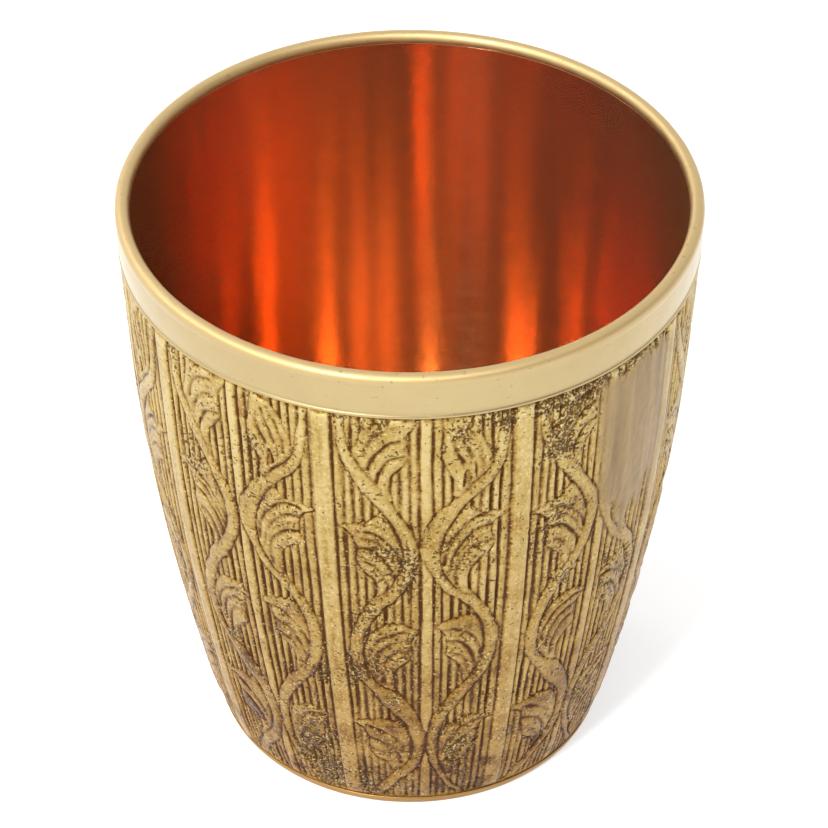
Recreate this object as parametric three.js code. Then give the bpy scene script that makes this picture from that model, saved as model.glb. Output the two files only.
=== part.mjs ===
// Double-walled drinking tumbler: a cast brass wall with a vine ornament in
// nine ribbed panels, a spun copper cup inside it, a plain polished collar over
// both upper edges, a plain foot ring and a closing disc underneath.
// Millimetres, +Z up, origin at the centre of the foot on the table.
// The front, where azimuth is 0, faces -Y; azimuth grows towards +X.
import * as THREE from 'three';

// ---- driving dimensions ----------------------------------------------------
const RIM_RADIUS = 40.0;            // largest outside radius, just below the lip
const RIM_LEVEL = 87.8;             // height of that largest circle
const LIP_TOP = 88.4;               // crest of the rounded lip
const LIP_INNER_RADIUS = 37.9;      // where one drinks from: inside of the lip
const GAP = 0.3;                    // play kept between pieces that touch

// outside silhouette: fraction of RIM_LEVEL, radius as a fraction of RIM_RADIUS
const OUTLINE = [
  [0.00, 0.688], [0.04, 0.721], [0.12, 0.768], [0.28, 0.839],
  [0.50, 0.917], [0.75, 0.971], [1.00, 1.000],
];

const BAND_BOTTOM = 81.3;           // lower edge of the collar's skirt
const SKIRT = 0.5;                  // thickness of the collar's skirt
const LIP_UNDER = 86.9;             // underside of the collar's solid head

const WALL_INNER = 1.3;             // inside of the cast wall, in from the outline
const WALL_BOTTOM = 1.9;            // lower edge of the cast wall
const WALL_TOP = 85.9;              // its upper edge, hidden under the collar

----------

#### Task brief:
How many of the lines above include the word "from"? Respond with the number alone.

#### Solution to the problem:
4